Chapter Three

Thursday 7th December 2023

Chrissy

Almost as soon as she gets back from the prison, Chrissy sees it.

She has spent the car journey on the phone to her sister, Tess, who has promised to call her mum – Chrissy cannot face it – and any other relatives Leo might, for whatever reason, have reached out to. Chrissy slams the car door and stands in front of her cottage, dreading walking inside to all the hopeful things she put in place for this moment. The bright blue DAB radio she positioned in the kitchen, aerial up and waiting, imagining them listening to Planet Rock together while steaks sizzled in the pan. The tabasco sauce she bought because he always had it with everything, and the pint glasses she lined up on the shelf – scratched from their pub days – because he said he’d been craving Coke Zero in a tall glass with loads of ice.

She feels like a new mum who’s had to leave her baby in the hospital. As she drags herself up the drive, a flap of white paper catches her eye. It’s taped to the frozen lid of her black wheelie bin. Not today, surely, not now. Heat builds in her cheeks as she stamps across the gravel towards it. The words are written in the usual red marker pen, but as she rips it off the bin like a giant plaster, she sees that this message has a different pronoun.

Keep him away from our village.

Chrissy lets out a cry of anger, kicking the bottom of the bin and then spinning around as if to confront the long-gone culprit. This is a sick joke to come home to. A sick premonition, or worse.

She marches into her cottage, blind now to all the welcome-
home paraphernalia. She goes to the drawer where all the other notes are kept, yanks it open and holds this one alongside them.

She’d gotten used to them, while they were just aimed at her. They had become a blur of unimaginative threats – nobody wants you here; have you no shame? – and she could convince herself they didn’t matter, could lump them in with the whispers in shops and the judgemental looks.

Except for the very first one, of course. The one she keeps folded up, out of sight – the anomaly in black. Her eye flits towards it in the shadows of the drawer, then she snaps her attention back to the latest addition, knowing she can’t hide or ignore it. If they’re starting on Leo, it’s different. Someone wished him gone and, inexplicably, he is.

She thinks of the email from Alice; the guard’s expression changing from indifference to suspicion; the text with no blue ticks, as if it had gone into a void. And this note waiting for her, perhaps, all that time. Dropping it into the drawer, she fumbles in her jacket pocket for her mobile.

And then she deflates. Realisation hits her stomach like a rock. She can’t call the police. Leo has broken the very first condition of his parole by not being at this address. How can she risk sending him back to jail when he might just be taking some time to get his head together?
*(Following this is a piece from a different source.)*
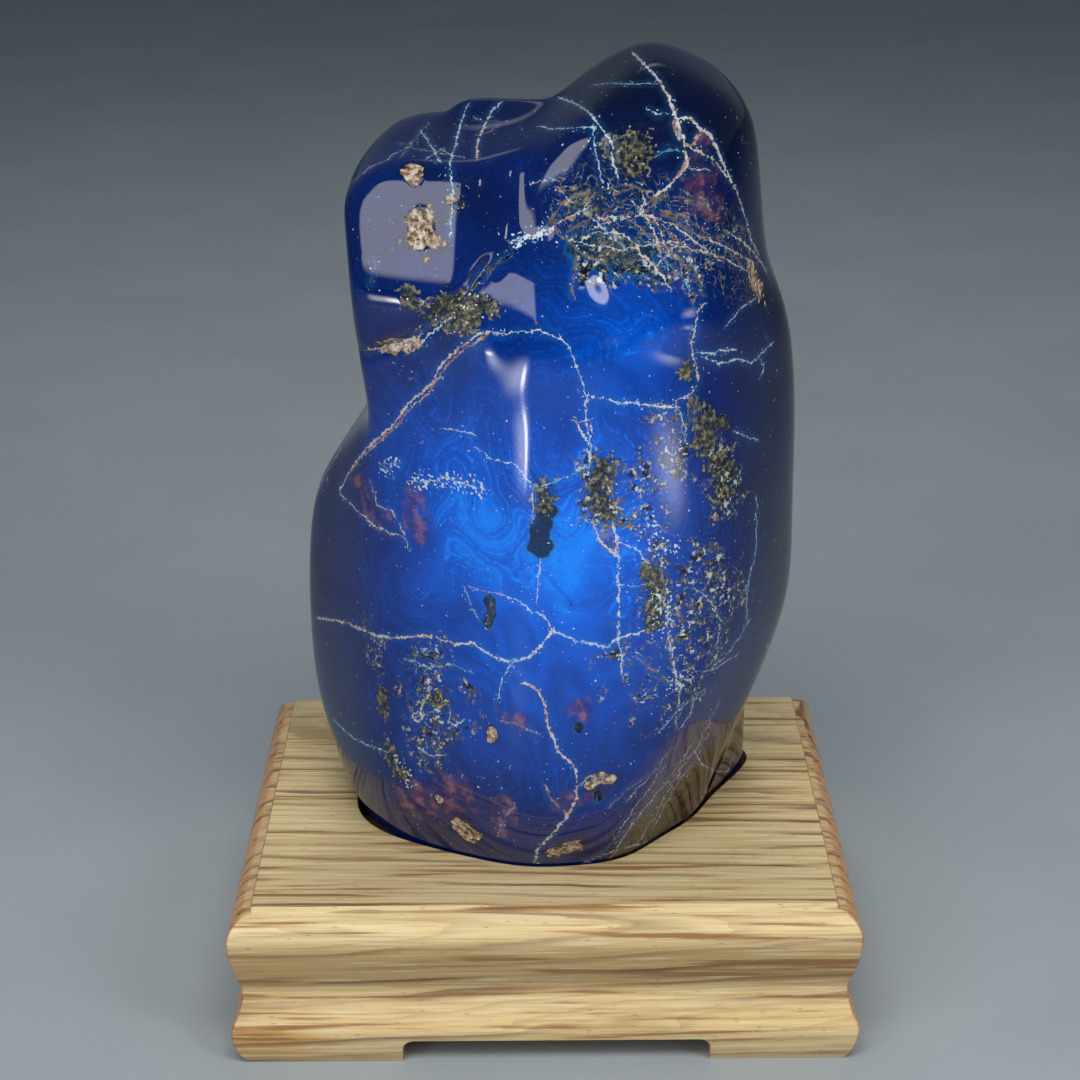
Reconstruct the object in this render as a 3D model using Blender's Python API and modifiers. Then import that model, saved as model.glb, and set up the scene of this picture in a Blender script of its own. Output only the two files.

Please, please, let that be all it is.

As if in reply, her home phone starts to ring. Chrissy stands paralysed, fearing it’s Probation Services, checking that Leo’s here. He’s gone out for a run, she could say. He’s taking a hot bath; wouldn’t you if you’d just got out of prison? She could make a thing of it, appeal to their human instincts. How long can she stall them, though, while she figures out where he’s really gone?

Her voice is thick when she finally answers: ‘Hello?’

There is silence on the other end.

‘Hello?’ she says again. ‘Can you hear me? Who’s there?’

She thinks she hears soft breathing down the line, but her own is so loud, her heartbeat thunderous. ‘Hello? Hello?

A click, and the line goes dead. Chrissy hits the redial button, but a cheerfully robotic voice tells her the number was withheld. She stands next to the phone for a few more moments. The silence presses down, seeming unnatural, unkind, because this is the first day she isn’t supposed to be here alone.